Written exercise:
Each line of the material below that holds the word "joints" needs to be copied.
>> start Source material
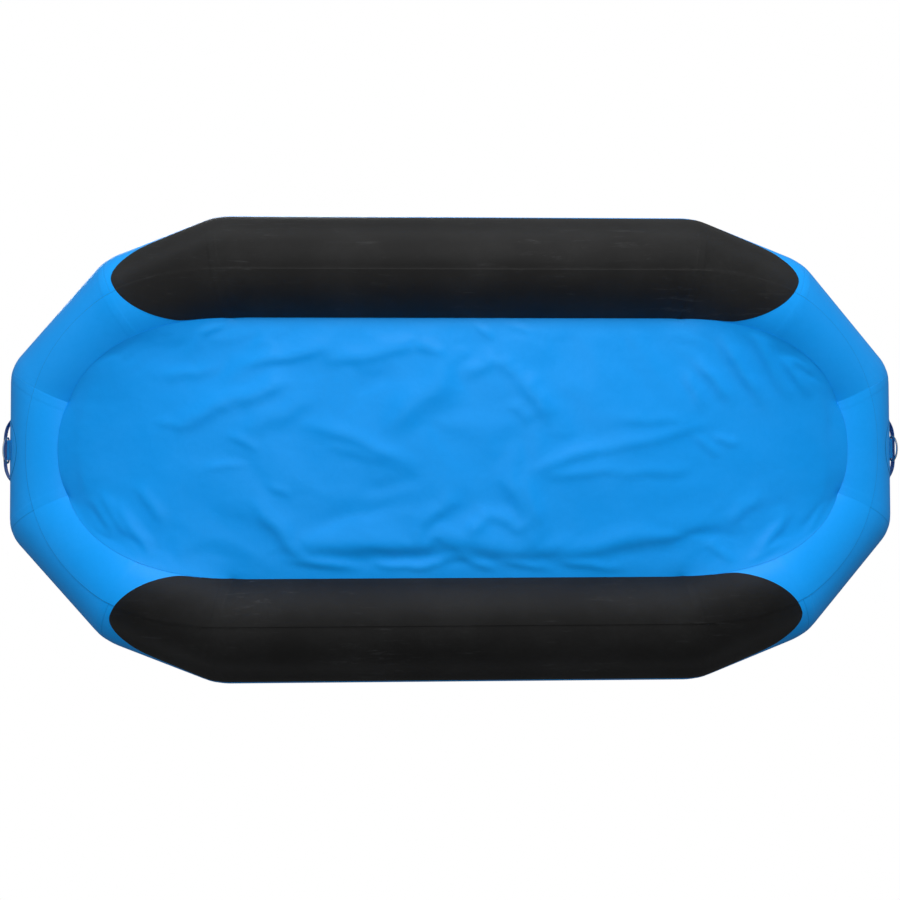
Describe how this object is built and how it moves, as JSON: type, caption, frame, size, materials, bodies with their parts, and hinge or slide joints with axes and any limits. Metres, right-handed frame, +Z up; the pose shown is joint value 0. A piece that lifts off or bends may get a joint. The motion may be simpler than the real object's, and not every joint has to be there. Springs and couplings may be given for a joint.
{
  "type": "whitewater raft",
  "caption": "Inflatable whitewater raft: kicked-up mitred tube ring with baffled chambers, cross thwarts, glued floor sheet, wear patches, valves, carry handles and D-rings.",
  "frame": {"origin": "under the middle of the raft, at the height of the ground it stands on", "axes": "+X towards the bow, +Y to port, +Z up"},
  "size_m": [3.9792, 1.9776, 0.7126],
  "materials": {
    "tube_fabric": "satin coated fabric",
    "floor_fabric": "satin coated fabric",
    "wear_fabric": "satin coated fabric",
    "baffle_fabric": "matt coated fabric",
    "navy_webbing": "woven webbing",
    "stainless_steel": "polished",
    "spring_steel": "drawn wire",
    "valve_plastic": "satin moulded",
    "button_plastic": "satin moulded"
  },
  "bodies": {
    "root": {"baffle_port_bow": "baffle_fabric", "baffle_port_stern": "baffle_fabric", "baffle_starboard_bow": "baffle_fabric", "baffle_starboard_stern": "baffle_fabric", "bow_carry_handle": "navy_webbing", "bow_end_patch": "tube_fabric", "floor_attachment_strip": "tube_fabric", "floor_sheet": "floor_fabric", "port_patch_aft": "tube_fabric", "port_patch_fore": "tube_fabric", "starboard_patch_aft": "tube_fabric", "starboard_patch_fore": "tube_fabric", "stern_carry_handle": "navy_webbing", "stern_end_patch": "tube_fabric", "thwart_aft": "tube_fabric", "thwart_fore": "tube_fabric", "tube_chamber_bow": "tube_fabric", "tube_chamber_port": "tube_fabric", "tube_chamber_starboard": "tube_fabric", "tube_chamber_stern": "tube_fabric", "valve_bow_body": "valve_plastic", "valve_bow_nut": "valve_plastic", "valve_bow_spring": "spring_steel", "valve_port_body": "valve_plastic", "valve_port_nut": "valve_plastic", "valve_port_spring": "spring_steel", "valve_starboard_body": "valve_plastic", "valve_starboard_nut": "valve_plastic", "valve_starboard_spring": "spring_steel", "valve_stern_body": "valve_plastic", "valve_stern_nut": "valve_plastic", "valve_stern_spring": "spring_steel", "valve_thwart_aft_body": "valve_plastic", "valve_thwart_aft_nut": "valve_plastic", "valve_thwart_aft_spring": "spring_steel", "valve_thwart_fore_body": "valve_plastic", "valve_thwart_fore_nut": "valve_plastic", "valve_thwart_fore_spring": "spring_steel", "wear_patch_port": "wear_fabric", "wear_patch_starboard": "wear_fabric"},
    "bow_d_ring": {"bow_d_ring": "stainless_steel"},
    "stern_d_ring": {"stern_d_ring": "stainless_steel"},
    "port_d_ring_aft": {"port_d_ring_aft": "stainless_steel"},
    "port_d_ring_fore": {"port_d_ring_fore": "stainless_steel"},
    "starboard_d_ring_aft": {"starboard_d_ring_aft": "stainless_steel"},
    "starboard_d_ring_fore": {"starboard_d_ring_fore": "stainless_steel"},
    "valve_bow_cap": {"valve_bow_cap": "valve_plastic"},
    "valve_bow_poppet": {"valve_bow_poppet": "button_plastic"},
    "valve_stern_cap": {"valve_stern_cap": "valve_plastic"},
    "valve_stern_poppet": {"valve_stern_poppet": "button_plastic"},
    "valve_port_cap": {"valve_port_cap": "valve_plastic"},
    "valve_port_poppet": {"valve_port_poppet": "button_plastic"},
    "valve_starboard_cap": {"valve_starboard_cap": "valve_plastic"},
    "valve_starboard_poppet": {"valve_starboard_poppet": "button_plastic"},
    "valve_thwart_fore_cap": {"valve_thwart_fore_cap": "valve_plastic"},
    "valve_thwart_fore_poppet": {"valve_thwart_fore_poppet": "button_plastic"},
    "valve_thwart_aft_cap": {"valve_thwart_aft_cap": "valve_plastic"},
    "valve_thwart_aft_poppet": {"valve_thwart_aft_poppet": "button_plastic"}
  },
  "joints": [
    {"name": "bow_d_ring_swing", "type": "hinge", "parent": "root", "child": "bow_d_ring", "pos_m": [1.95411, 0, 0.4077], "axis": [0, -1, 0], "range_deg": [-19, 125]},
    {"name": "stern_d_ring_swing", "type": "hinge", "parent": "root", "child": "stern_d_ring", "pos_m": [-1.95411, 0, 0.4077], "axis": [0, 1, 0], "range_deg": [-19, 125]},
    {"name": "port_d_ring_aft_swing", "type": "hinge", "parent": "root", "child": "port_d_ring_aft", "pos_m": [-0.56, 0.90873, 0.43319], "axis": [1, 0, 0], "range_deg": [0, 180]},
    {"name": "port_d_ring_fore_swing", "type": "hinge", "parent": "root", "child": "port_d_ring_fore", "pos_m": [0.56, 0.90873, 0.43319], "axis": [1, 0, 0], "range_deg": [0, 180]},
    {"name": "starboard_d_ring_aft_swing", "type": "hinge", "parent": "root", "child": "starboard_d_ring_aft", "pos_m": [-0.56, -0.90873, 0.43319], "axis": [-1, 0, 0], "range_deg": [0, 180]},
    {"name": "starboard_d_ring_fore_swing", "type": "hinge", "parent": "root", "child": "starboard_d_ring_fore", "pos_m": [0.56, -0.90873, 0.43319], "axis": [-1, 0, 0], "range_deg": [0, 180]},
    {"name": "valve_bow_cap_hinge", "type": "hinge", "parent": "root", "child": "valve_bow_cap", "pos_m": [1.684, 0.1, 0.71026], "axis": [0, -1, 0], "range_deg": [0, 150]},
    {"name": "valve_bow_poppet_push", "type": "slide", "parent": "root", "child": "valve_bow_poppet", "axis": [0, 0, -1], "range_m": [0, 0.005], "stiffness_N_per_m": 400, "springref_m": -0.004, "deforming": ["valve_bow_spring"]},
    {"name": "valve_stern_cap_hinge", "type": "hinge", "parent": "root", "child": "valve_stern_cap", "pos_m": [-1.738, -0.1, 0.71026], "axis": [0, -1, 0], "range_deg": [0, 150]},
    {"name": "valve_stern_poppet_push", "type": "slide", "parent": "root", "child": "valve_stern_poppet", "axis": [0, 0, -1], "range_m": [0, 0.005], "stiffness_N_per_m": 400, "springref_m": -0.004, "deforming": ["valve_stern_spring"]},
    {"name": "valve_port_cap_hinge", "type": "hinge", "parent": "root", "child": "valve_port_cap", "pos_m": [-0.807, 0.749, 0.48926], "axis": [0, -1, 0], "range_deg": [0, 150]},
    {"name": "valve_port_poppet_push", "type": "slide", "parent": "root", "child": "valve_port_poppet", "axis": [0, 0, -1], "range_m": [0, 0.005], "stiffness_N_per_m": 400, "springref_m": -0.004, "deforming": ["valve_port_spring"]},
    {"name": "valve_starboard_cap_hinge", "type": "hinge", "parent": "root", "child": "valve_starboard_cap", "pos_m": [0.753, -0.749, 0.48926], "axis": [0, -1, 0], "range_deg": [0, 150]},
    {"name": "valve_starboard_poppet_push", "type": "slide", "parent": "root", "child": "valve_starboard_poppet", "axis": [0, 0, -1], "range_m": [0, 0.005], "stiffness_N_per_m": 400, "springref_m": -0.004, "deforming": ["valve_starboard_spring"]},
    {"name": "valve_thwart_fore_cap_hinge", "type": "hinge", "parent": "root", "child": "valve_thwart_fore_cap", "pos_m": [0.393, 0.3, 0.45752], "axis": [0, -1, 0], "range_deg": [0, 150]},
    {"name": "valve_thwart_fore_poppet_push", "type": "slide", "parent": "root", "child": "valve_thwart_fore_poppet", "axis": [0, 0, -1], "range_m": [0, 0.005], "stiffness_N_per_m": 400, "springref_m": -0.004, "deforming": ["valve_thwart_fore_spring"]},
    {"name": "valve_thwart_aft_cap_hinge", "type": "hinge", "parent": "root", "child": "valve_thwart_aft_cap", "pos_m": [-0.447, 0.3, 0.45752], "axis": [0, -1, 0], "range_deg": [0, 150]},
    {"name": "valve_thwart_aft_poppet_push", "type": "slide", "parent": "root", "child": "valve_thwart_aft_poppet", "axis": [0, 0, -1], "range_m": [0, 0.005], "stiffness_N_per_m": 400, "springref_m": -0.004, "deforming": ["valve_thwart_aft_spring"]}
  ]
}
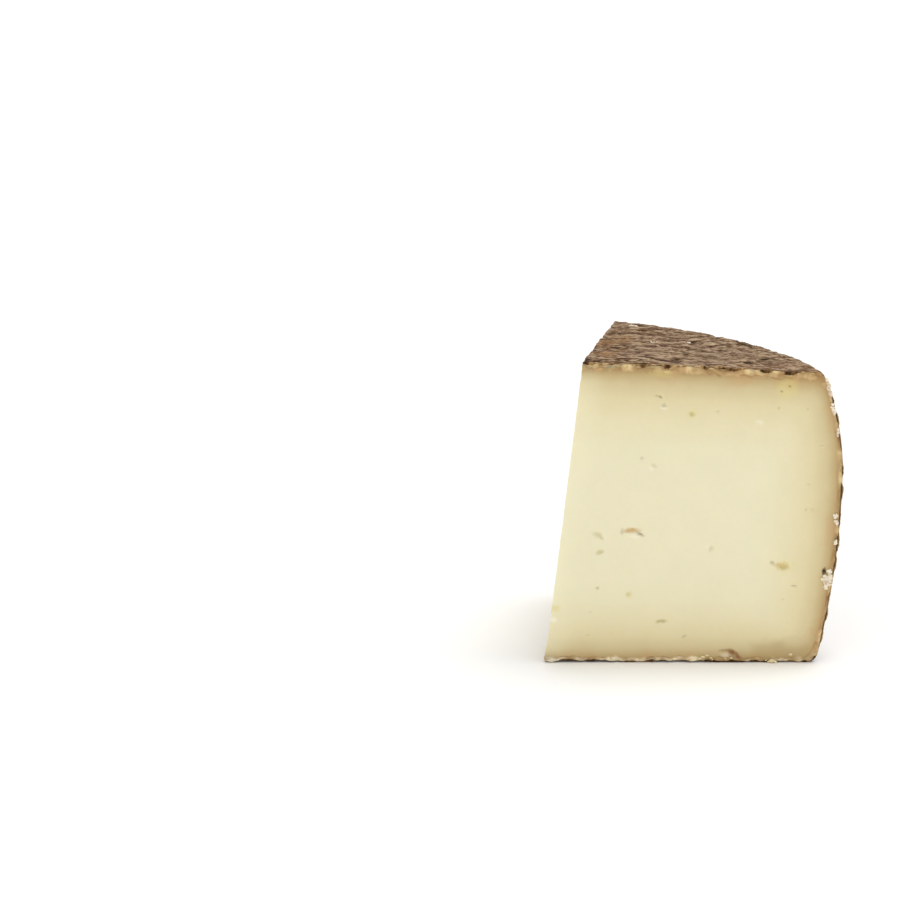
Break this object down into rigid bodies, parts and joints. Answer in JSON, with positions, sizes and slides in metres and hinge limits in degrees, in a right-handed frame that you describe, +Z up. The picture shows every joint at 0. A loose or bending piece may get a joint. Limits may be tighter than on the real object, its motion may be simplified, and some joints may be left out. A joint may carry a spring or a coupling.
{
  "type": "aged mixed milk cheese wedge",
  "caption": "Standing wedge of firm aged cheese: pale paste with small eyes on the knife cuts, and a ridged brown rind over the top, the barrel-shaped rim and the flat base.",
  "frame": {"origin": "middle of the wedge's outline seen from above, at the level of the flat base it stands on", "axes": "+Z up; -Y out of the front knife cut; +X from the tip along the front cut towards the rim"},
  "size_m": [0.0988, 0.0926, 0.103],
  "materials": {
    "paste": "satin, waxy cut paste",
    "rind": "dry brown rind with pale bloom"
  },
  "bodies": {
    "root": {"cheese_wedge": "paste"}
  },
  "joints": []
}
>> end Source material
Written response:
Describe how this object is built and how it moves, as JSON: type, caption, frame, size, materials, bodies with their parts, and hinge or slide joints with axes and any limits. Metres, right-handed frame, +Z up; the pose shown is joint value 0. A piece that lifts off or bends may get a joint. The motion may be simpler than the real object's, and not every joint has to be there. Springs and couplings may be given for a joint.
  "joints": [
Break this object down into rigid bodies, parts and joints. Answer in JSON, with positions, sizes and slides in metres and hinge limits in degrees, in a right-handed frame that you describe, +Z up. The picture shows every joint at 0. A loose or bending piece may get a joint. Limits may be tighter than on the real object, its motion may be simplified, and some joints may be left out. A joint may carry a spring or a coupling.
  "joints": []